Abstract

Accurate daily weather data are critical for hydrologic models simulating and predicting hydrologic processes. Many researchers have focused on the impacts of precipitation on hydrologic simulations, but few studies integrated both temperature and precipitation data for historical and forecast periods in hydrologic models and evaluated the weather data accuracy at national scale. This study evaluated four extracting methods (mean (MN), median (MD), centroid (CT), and area-weighted (AW) approaches) for summarizing weather data for sub-watersheds defined in a hydrologic model. Firstly, an optimized extracting method was used to develop a real-time HUC-12 (12-digit Hydrologic Unit Code) level dataset for the Conterminous United States.
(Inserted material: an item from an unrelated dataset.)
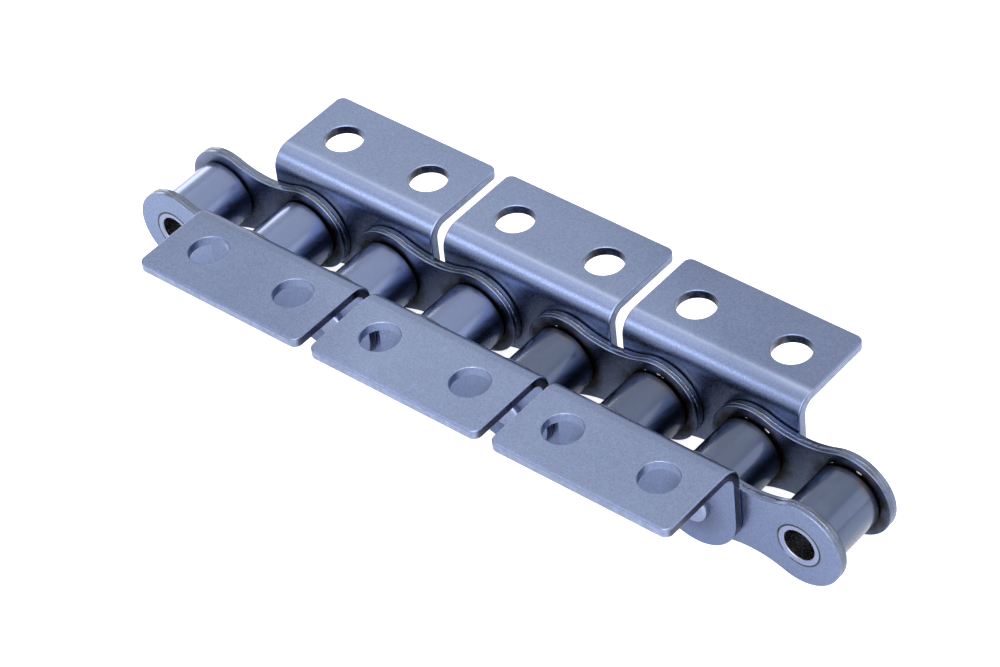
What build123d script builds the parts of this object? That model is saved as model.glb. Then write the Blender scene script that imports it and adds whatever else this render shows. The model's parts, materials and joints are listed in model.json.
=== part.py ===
from build123d import *
import os

# Attachment roller chain: four roller links joined by three outer links whose
# side plates are bent outward into flanges with bolt holes.
# Millimetres. The chain lies straight along X, its pins lie along Y and +Z is up.
# The origin is under the middle of the chain, at the foot of the link plates.

# Driving dimensions
pitch = 19.05
roller_count = 8
roller_diameter = 12.07
inner_width = 11.68
plate_thickness = 1.85
bush_diameter = 8.1
pin_diameter = 5.72
plate_gap = 3.1
waist_depth = 1.85
attachment_gap = 2.55
flange_rise = 12.45
flange_reach = 16.55
flange_bend_radius = 2.0
flange_corner_radius = 1.5
flange_hole_diameter = 6.9
flange_hole_offset = 7.8
head_height = 1.05
head_spread = 0.17

# Clearances, each on one side only
pin_clearance = 0.04
roller_clearance = 0.08
roller_side_clearance = 0.1
link_side_clearance = 0.12

# Roundings and chamfers
plate_edge_radius = 0.2
rolled_edge_radius = 0.35
flange_mouth_radius = 0.25
roller_edge_radius = 0.5
bush_chamfer = 0.14
bush_mouth_radius = 0.28
head_edge_radius = 0.62

# Sizes that follow from these
inner_lobe_radius = (pitch - plate_gap) / 2
outer_lobe_radius = (pitch - attachment_gap) / 2
axis_height = max(inner_lobe_radius, outer_lobe_radius)
attachment_length = pitch + 2 * outer_lobe_radius
pin_radius = pin_diameter / 2
bush_radius = bush_diameter / 2
bush_bore_radius = pin_radius + pin_clearance
roller_bore_radius = bush_radius + roller_clearance
roller_length = inner_width - 2 * roller_side_clearance
bush_length = inner_width + 2 * plate_thickness
web_inner = bush_length / 2 + link_side_clearance
web_outer = web_inner + plate_thickness
flange_edge = web_outer + flange_reach
hole_row = web_outer + flange_hole_offset
pin_length = 2 * (web_outer + head_height)


def joint_x(number):
    """Place along the chain of a joint, counted from 1 at the left end."""
    return (number - (roller_count + 1) / 2) * pitch


def link_outline(lobe_radius):
    """Two round lobes about the joints, with a shallow hollow waist between them."""
    half = pitch / 2
    waist = lobe_radius - waist_depth
    hollow_radius = (half**2 + waist**2 - lobe_radius**2) / (2 * waist_depth)
    share = lobe_radius / (lobe_radius + hollow_radius)
    join_x = half * (1 - share)
    join_z = (waist + hollow_radius) * share
    outline = [
        ThreePointArc((join_x, join_z), (half + lobe_radius, 0), (join_x, -join_z)),
        ThreePointArc((join_x, -join_z), (0, -waist), (-join_x, -join_z)),
        ThreePointArc((-join_x, -join_z), (-half - lobe_radius, 0), (-join_x, join_z)),
        ThreePointArc((-join_x, join_z), (0, waist), (join_x, join_z)),
    ]
    return make_face(outline)


def joint_holes(radius):
    """Two round drills along Y, one through each joint of a link."""
    drill = Plane.XZ * Cylinder(radius, 4 * flange_edge)
    return [Pos(side * pitch / 2, 0, 0) * drill for side in (-1, 1)]


def inner_plate():
    """Side plate of a roller link, centred on its own thickness."""
    blank = extrude(Plane.XZ * link_outline(inner_lobe_radius), plate_thickness / 2, both=True)
    rims = blank.faces().filter_by(Axis.Y).edges()
    return fillet(rims, plate_edge_radius) - joint_holes(bush_radius)


def attachment_outline():
    """Link outline below the joints, with straight sides that rise from its lobes."""
    sides = Pos(0, flange_rise / 2) * Rectangle(attachment_length, flange_rise)
    return Plane.XZ * (link_outline(outer_lobe_radius) + sides)


def bent_strip():
    """Sheet metal strip as wide as the attachment: upright web, bend and flat flange."""
    centre_y = web_outer + flange_bend_radius
    centre_z = flange_rise - plate_thickness - flange_bend_radius
    outer_bend = flange_bend_radius + plate_thickness
    slope = 0.5**0.5
    profile = [
        Line((web_outer, -outer_lobe_radius), (web_outer, centre_z)),
        ThreePointArc(
            (web_outer, centre_z),
            (centre_y - slope * flange_bend_radius, centre_z + slope * flange_bend_radius),
            (centre_y, flange_rise - plate_thickness),
        ),
        Line((centre_y, flange_rise - plate_thickness), (flange_edge, flange_rise - plate_thickness)),
        Line((flange_edge, flange_rise - plate_thickness), (flange_edge, flange_rise)),
        Line((flange_edge, flange_rise), (centre_y, flange_rise)),
        ThreePointArc(
            (centre_y, flange_rise),
            (centre_y - slope * outer_bend, centre_z + slope * outer_bend),
            (web_inner, centre_z),
        ),
        Line((web_inner, centre_z), (web_inner, -outer_lobe_radius)),
        Line((web_inner, -outer_lobe_radius), (web_outer, -outer_lobe_radius)),
    ]
    return extrude(Plane.YZ * make_face(profile), attachment_length / 2, both=True)


def flange_holes():
    """Upright drills for the two bolts of one flange."""
    drill = Cylinder(flange_hole_diameter / 2, 4 * flange_rise)
    return [Pos(side * pitch / 2, hole_row, flange_rise) * drill for side in (-1, 1)]


def attachment_plate():
    """Rear side plate of an outer link, with its flange bent away from the chain."""
    web = bent_strip() & extrude(attachment_outline(), 2 * flange_edge, both=True)
    corners = web.edges().filter_by(Axis.Z).group_by(Axis.Y)[-1]
    plate = fillet(corners, flange_corner_radius)
    plate = fillet(sheet_rims(plate, rolled=True), rolled_edge_radius)
    plate = fillet(sheet_rims(plate, rolled=False), plate_edge_radius)
    plate = plate - joint_holes(pin_radius) - flange_holes()
    circles = plate.edges().filter_by(GeomType.CIRCLE)
    mouths = [edge for edge in circles.group_by(Axis.Z)[-1] if edge.is_closed]
    return fillet(mouths, flange_mouth_radius)


def sheet_rims(plate, rolled):
    """Rims round one side of the bent sheet, the side that the press rolled over or the crisp one."""
    broad = plate.faces().sort_by(SortBy.AREA)[-6:]
    side = [face for face in broad if (face.normal_at().Z > face.normal_at().Y) == rolled]
    return [edge for edge in plate.edges() if is_rim(edge, side)]


def is_rim(edge, side):
    """True for an edge between one of these broad sheet faces and the narrow cut side."""
    owners = [face for face in side if any(edge.is_same(rim) for rim in face.edges())]
    return len(owners) == 1


def bush():
    """Plain bush with a rounded mouth at both ends, pressed flush into two inner plates."""
    tube = Cylinder(bush_radius, bush_length)
    tube = chamfer(tube.edges().filter_by(GeomType.CIRCLE), bush_chamfer)
    tube -= Cylinder(bush_bore_radius, bush_length)
    mouths = [edge for edge in tube.edges().filter_by(GeomType.CIRCLE)
              if abs(edge.radius - bush_bore_radius) < bush_chamfer]
    return Plane.XZ * fillet(mouths, bush_mouth_radius)


def roller():
    """Plain roller with rounded ends that turns on a bush."""
    body = Cylinder(roller_diameter / 2, roller_length)
    body = fillet(body.edges().filter_by(GeomType.CIRCLE), roller_edge_radius)
    return Plane.XZ * (body - Cylinder(roller_bore_radius, roller_length))


def pin():
    """Riveted pin: a round shank with a low domed head closed over each outer plate."""
    shank = Cylinder(pin_radius, pin_length - 2 * head_height)
    head = Cylinder(pin_radius + head_spread, head_height)
    head = fillet(head.edges().filter_by(GeomType.CIRCLE).sort_by(Axis.Z)[-1], head_edge_radius)
    top = Pos(0, 0, (pin_length - head_height) / 2) * head
    return Plane.XZ * (shank + top + Rot(180, 0, 0) * top)


def save(shape, node, x, y=0):
    """Writes one piece, moved along the chain and sideways, and lifted to the pin height."""
    placed = Pos(x, y, axis_height) * shape
    placed.label = node
    export_step(placed, f"parts/{node}.step")


def main():
    os.makedirs("parts", exist_ok=True)
    link_count = roller_count // 2
    plate_y = (inner_width + plate_thickness) / 2
    side_plate = inner_plate()
    rear_attachment = attachment_plate()
    front_attachment = Rot(0, 0, 180) * rear_attachment
    for number in range(1, roller_count + 1):
        save(roller(), f"roller_{number}", joint_x(number))
        save(bush(), f"bush_{number}", joint_x(number))
    for link in range(1, link_count + 1):
        middle = joint_x(2 * link - 0.5)
        save(side_plate, f"inner_plate_front_{link}", middle, -plate_y)
        save(side_plate, f"inner_plate_rear_{link}", middle, plate_y)
    for link in range(1, link_count):
        middle = joint_x(2 * link + 0.5)
        save(front_attachment, f"attachment_front_{link}", middle)
        save(rear_attachment, f"attachment_rear_{link}", middle)
        save(pin(), f"pin_{2 * link}", joint_x(2 * link))
        save(pin(), f"pin_{2 * link + 1}", joint_x(2 * link + 1))


main()
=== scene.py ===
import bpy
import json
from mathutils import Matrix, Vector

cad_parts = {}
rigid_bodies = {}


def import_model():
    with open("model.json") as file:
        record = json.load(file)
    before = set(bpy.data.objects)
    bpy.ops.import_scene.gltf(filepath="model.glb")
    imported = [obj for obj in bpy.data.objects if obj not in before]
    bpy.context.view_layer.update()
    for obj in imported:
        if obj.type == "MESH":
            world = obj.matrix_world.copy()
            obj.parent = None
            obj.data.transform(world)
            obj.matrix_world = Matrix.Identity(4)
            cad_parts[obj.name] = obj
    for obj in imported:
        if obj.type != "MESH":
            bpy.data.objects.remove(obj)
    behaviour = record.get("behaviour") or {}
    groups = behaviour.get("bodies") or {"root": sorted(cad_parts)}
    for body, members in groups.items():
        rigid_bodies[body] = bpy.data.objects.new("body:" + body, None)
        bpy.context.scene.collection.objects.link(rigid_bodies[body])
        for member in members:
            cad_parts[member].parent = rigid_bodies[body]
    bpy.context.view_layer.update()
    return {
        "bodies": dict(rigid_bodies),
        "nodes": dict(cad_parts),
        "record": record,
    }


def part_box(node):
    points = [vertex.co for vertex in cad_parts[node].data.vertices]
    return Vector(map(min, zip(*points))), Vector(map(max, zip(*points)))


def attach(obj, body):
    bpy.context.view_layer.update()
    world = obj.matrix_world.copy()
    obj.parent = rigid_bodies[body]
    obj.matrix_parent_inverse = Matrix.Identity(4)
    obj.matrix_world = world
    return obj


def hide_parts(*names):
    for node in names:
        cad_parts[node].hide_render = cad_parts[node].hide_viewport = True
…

The hydrologic model with the CT weather data performed the best, followed by MN, AW, and then MD. Secondly, per this method, a real-time dataset including historical and forecast data at HUC-12 level across the conterminous United States was created. Last, continuous daily forecast data at national scale displayed that large forecast overestimations were usually observed in large forecast precipitation events over 20 mm. Simultaneously, there were large underestimations in small forecast precipitation events less than 5 mm. Forecast maximum temperature showed a more substantial bias than that minimum temperature, with the largest underestimation for the lower forecast maximum temperature less than 15 °C. With regard to data stability of the historical observed temperature data, provisional and early temperature data from Parameter-elevation Regressions on Independent Slopes Model (PRISM) in the most recent seven months are as reliable as the stable data that is subject to quality control measures before it replaces the provisional and early data. However, forecast data often included bias in the extreme weather conditions, such as heavy precipitation and scorching temperature. Forecast data, which is updated multiple times each day, was frequently subject to an opposite bias (trending toward less extreme values) in the presence of strong frontal systems presumably due to the exact location and speed of the front being difficult to predict. Fully processed weather data from this work will be published online to facilitate hydrologic modeling efforts in the US and inform users about the uncertainty in the forecast data.